There are books that mysteriously arrive as if summoned. Yesterday in the introduction to our weekly e-newsletter, I mentioned the surge in translation of Scandinavian mystery writers, triggered in part by the international success of Henning Mankell's series featuring police detective Kurt Wallander. Lo and behold, today's mail brought a new book from the University of Washington Press (co-published with Museum Tusculanum Press, based at the University of Copenhagen), Crime and Fantasy in Scandinavia: Fiction, Film, and Social Change, by Andrew Nestigen, who devotes one of his six chapters to "Henning Mankell's Transnational Police Procedural." I'll be reviewing this one myself. And as we have seen before, books often arrive in clusters: both Nigel Ashton's King Hussein of Jordan: A Political Life, from Yale University Press, and Avi Shlaim's Lion of Jordan: The Life of King Hussein in War and Peace, from Knopf, are scheduled to be published in September. Then there's Malcolm D. Magee's What the World Should Be: Woodrow Wilson and the Crafting of a Faith-Based Foreign Policy, just out from Baylor University Press, and W. Barksdale Maynard's Woodrow Wilson: Princeton to the Presidency, due in September from Yale. And speaking of Baylor, it might be nice to have sociologist Rodney Stark's What Americans Really Believe, coming in September, reviewed alongside pollster John Zogby's The Way We'll Be: The Zogby Report on the Transformation of the American Dream, published in August by Random House.
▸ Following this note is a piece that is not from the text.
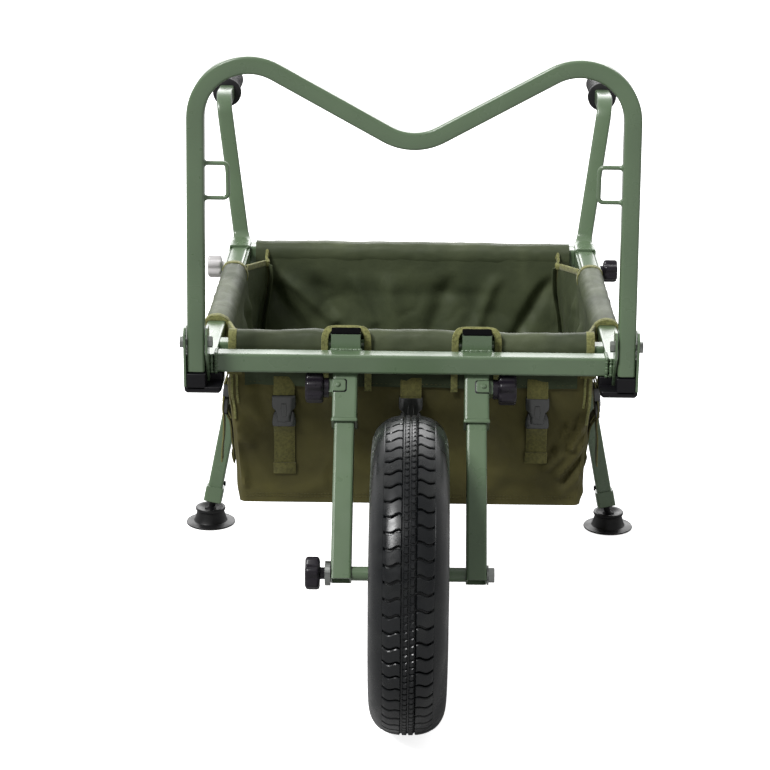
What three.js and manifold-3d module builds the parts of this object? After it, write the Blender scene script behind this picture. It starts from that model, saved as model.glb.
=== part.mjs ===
// A single-wheel fishing trolley: a square-tube barrow with a telescopic front fork, a fold-back
// M-shaped luggage bar, splayed rear legs on swivel feet, pull-out handles and an under-slung bag.
// Millimetres, +Z up. The wheel faces -Y. Every y in this file is counted from the wheel's axle, and
// the finished group is moved so that its origin lies on the ground under the middle of its box.
import * as THREE from 'three';
import { mergeVertices } from 'three/addons/utils/BufferGeometryUtils.js';
import Module from 'manifold-3d';

const wasm = await Module();
wasm.setup();

// Clearances and overruns that many pieces share
const seatGap = 0.3; // between a piece and what it is welded, bolted or sewn to
const slideGap = 0.5; // each side, between a sliding tube and its guide
const pinGap = 0.3; // all round, between a pin and its hole
const overrun = 2; // how far a cutting solid reaches past a face
const farOff = 1000; // reach of a cutting solid that clears everything
const weldTolerance = 1e-4; // points closer than this are one point

// Main frame
const frameInnerWidth = 502; // between the inner faces of the side rails
const railSize = 25;
const railWall = 2;
const tubeCorner = 3; // outside corner radius of every square tube
const leastBoreCorner = 0.5; // inside corner radius where the wall is as thick as the corner
const railHeight = 432; // middle of the rails above the ground
const railFrontY = 137;
const railRearY = 700;
const bagRailPitch = 51.5; // from the front crossbar back to the bag rail
const rearTubeY = 703;
const socketSize = 31.6;
const socketFrontY = 687;
const socketRearY = 718;
const channelWall = 3;
const channelFrontY = 583;
const channelRearY = 684;
const channelTopDrop = 1.5; // the channel's edges below the rail's top face

// Wheel
const wheelRadius = 200;
const tyreHalfWidth = 48.5;
const tyreMidRadius = 152; // where the tyre is widest
const tyreWall = 5.5;
const tyreSquarenessShare = 2.6; // power of the tyre's outline: 2 is an ellipse, more is squarer
const tyreArcSteps = 5; // steps from the tread's middle to the widest point
const linerArcSteps = 3; // the same inside the tyre
const wheelSteps = 32; // steps round the tyre
const wheelCoreSteps = 20; // steps round the parts inside the tyre
const treadThickness = 11;
const rimRadius = 101; // bead seat
const rimWidth = 62;
const rimFlange = 11;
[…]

What does it all add up to? A small good thing. Do you know this wonderful passage from Julian of Norwich?

And in this he showed me a little thing, the quantity of a hazel nut, lying in the palm of my hand, as it seemed. And it was as round as any ball. I looked upon it with the eye of my understanding, and thought, "What may this be?" And it was answered generally thus, "It is all that is made." I marveled how it might last, for I thought it might suddenly have fallen to nought for littleness. And I was answered in my understanding: It lasts and ever shall, for God loves it. And so have all things their beginning by the love of God.